— START OF DATA LINES —

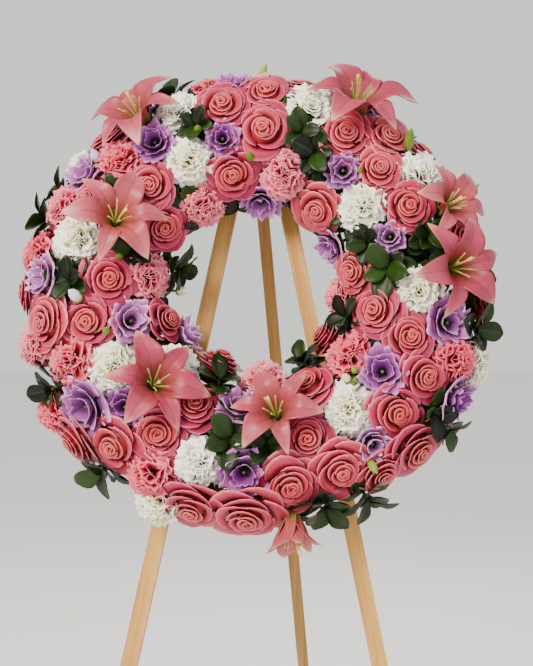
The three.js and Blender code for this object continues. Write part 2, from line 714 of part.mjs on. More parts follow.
// The hinge, built about its pin and then turned by the skew: a bent steel bracket, a pin and the rear leg.
const pinDepth = legBack + SEAT_GAP + BRACKET_PLATE + REAR_LEG_DEPTH / 2 + HEEL_CLEARANCE;
const plateFront = legBack + SEAT_GAP - pinDepth;
const plateBack = plateFront + BRACKET_PLATE;
const earInside = REAR_LEG_WIDTH / 2 + EAR_CLEARANCE;
const earOutside = earInside + BRACKET_PLATE;
const ontoHinge = leaning.clone()
  .multiply(new THREE.Matrix4().makeTranslation(0, pinDepth, LEG_LENGTH - PIN_DROP))
  .multiply(new THREE.Matrix4().makeRotationY(-REAR_SKEW));
const crossBar = (radius, reach) => new THREE.CylinderGeometry(radius, radius, 2 * reach, PIN_SIDES)
  .rotateZ(Math.PI / 2);
const channel = toSolid(boxBetween(
  [-earOutside, plateFront, -BRACKET_HEIGHT / 2],
  [earOutside, BRACKET_REACH / 2, BRACKET_HEIGHT / 2],
));
const channelSpace = toSolid(boxBetween(
  [-earInside, plateBack, -BRACKET_HEIGHT],
  [earInside, BRACKET_REACH, BRACKET_HEIGHT],
));
const pinHole = toSolid(crossBar(PIN_RADIUS + PIN_CLEARANCE, earOutside + 1));
const bracket = channel.subtract(channelSpace).subtract(pinHole);
easel.add(paint(toGeometry(bracket).applyMatrix4(ontoHinge), 'hinge_bracket', steel, 0.4, 0.8));
const pinHeads = [-1, 1].map((sign) => toSolid(crossBar(PIN_HEAD_RADIUS, PIN_HEAD_THICK / 2)
  .translate(sign * (earOutside + SEAT_GAP + PIN_HEAD_THICK / 2), 0, 0)));
const pin = join([toSolid(crossBar(PIN_RADIUS, earOutside + SEAT_GAP + 1)), ...pinHeads]);
easel.add(paint(toGeometry(pin).applyMatrix4(ontoHinge), 'hinge_pin', steel, 0.35, 0.9));

// The rear leg at rest: swung out until its bevelled heel lies against the bracket's plate.
const rearLath = toSolid(boxBetween(
  [-REAR_LEG_WIDTH / 2, -REAR_LEG_DEPTH / 2, -LEG_LENGTH],
  [REAR_LEG_WIDTH / 2, REAR_LEG_DEPTH / 2, HEEL],
).rotateX(REAR_SPREAD));
const heelCut = toSolid(boxBetween(
  [-REAR_LEG_WIDTH, -LEG_THICK * 3, -BRACKET_HEIGHT],
  [REAR_LEG_WIDTH, plateBack + SEAT_GAP, LEG_THICK * 4],
));
const rearLeg = toGeometry(rearLath.subtract(heelCut).subtract(pinHole)).applyMatrix4(ontoHinge);
const floorBox = new THREE.BoxGeometry(FLOOR_SIZE, FLOOR_SIZE, FLOOR_SIZE).translate(0, 0, -FLOOR_SIZE / 2);
easel.add(paint(toGeometry(toSolid(rearLeg).subtract(toSolid(floorBox))), 'rear_leg', pine, 0.7));

// The wreath hangs on the leaning plane; the whole stands with its box centred over the origin.
const leaningWreath = new THREE.Group();
leaningWreath.rotation.x = -LEAN;
wreath.position.z = wreathHeight;
leaningWreath.add(wreath);
const standingWreath = new THREE.Group();
standingWreath.add(leaningWreath, easel);
standingWreath.updateMatrixWorld(true);
const extent = new THREE.Box3().setFromObject(standingWreath, true);
const centre = extent.getCenter(new THREE.Vector3());
standingWreath.position.set(-centre.x, -centre.y, 0);

export default standingWreath;
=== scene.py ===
import math
from functools import partial

import bpy
import numpy as np
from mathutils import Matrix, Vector


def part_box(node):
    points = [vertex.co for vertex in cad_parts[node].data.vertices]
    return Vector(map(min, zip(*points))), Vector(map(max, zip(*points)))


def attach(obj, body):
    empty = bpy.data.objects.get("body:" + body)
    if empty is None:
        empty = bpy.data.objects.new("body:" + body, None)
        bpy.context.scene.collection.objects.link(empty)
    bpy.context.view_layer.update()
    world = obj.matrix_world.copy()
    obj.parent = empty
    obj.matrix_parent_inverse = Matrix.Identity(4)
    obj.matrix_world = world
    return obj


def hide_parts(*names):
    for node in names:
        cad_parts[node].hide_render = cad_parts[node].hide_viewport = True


# A funeral wreath of cut flowers on a three-legged pine easel. Metres, +Z up, the wreath faces -Y.
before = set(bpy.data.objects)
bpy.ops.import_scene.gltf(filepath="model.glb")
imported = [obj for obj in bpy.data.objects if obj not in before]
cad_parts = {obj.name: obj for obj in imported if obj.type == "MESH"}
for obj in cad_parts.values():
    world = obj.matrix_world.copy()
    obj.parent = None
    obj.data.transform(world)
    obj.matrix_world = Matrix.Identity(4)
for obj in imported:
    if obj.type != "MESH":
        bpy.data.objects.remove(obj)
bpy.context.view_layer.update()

# Camera and light
# The wreath is seen from the front, from a little to its right, close enough to crop the easel's feet.
MM = 0.001
# The photograph's scale at the wreath, from its blooms' sizes, and the render's scale there that matches it.
MM_PER_PIXEL, VIEW_MM_PER_PIXEL = 1.33, 1.273
IMAGE_HEIGHT = 666
SENSOR = 36
WREATH_CENTRE_PX = (258, 304)
CAMERA_DISTANCE = 1.6
CAMERA_AZIMUTH = math.radians(3)
CAMERA_ELEVATION = math.radians(3)
CAMERA_AIM_SHIFT = (0.016, -0.060, -0.040)
# Each lamp's name, place, width, power and colour. All point at the wreath.
LAMPS = (
    ("key_light", (-1.6, -2.6, 3.0), 1.6, 250, "#fff4e2"),
    ("fill_light", (2.4, -2.4, 1.6), 2.4, 26, "#ffffff"),
    ("back_light", (0.6, 2.4, 2.6), 2.0, 40, "#ffffff"),
)
STUDIO_COLOUR, STUDIO_STRENGTH = "#f4f4f2", 1.1


def add_object(name, data):
    """A new object in the scene that shows some data."""
    thing = bpy.data.objects.new(name, data)
    bpy.context.scene.collection.objects.link(thing)
    return thing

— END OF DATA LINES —

Write out every line of the listing that holds the word "None".

**TASK SOLUTION**:
    if empty is None:
        empty = bpy.data.objects.new("body:" + body, None)
    obj.parent = None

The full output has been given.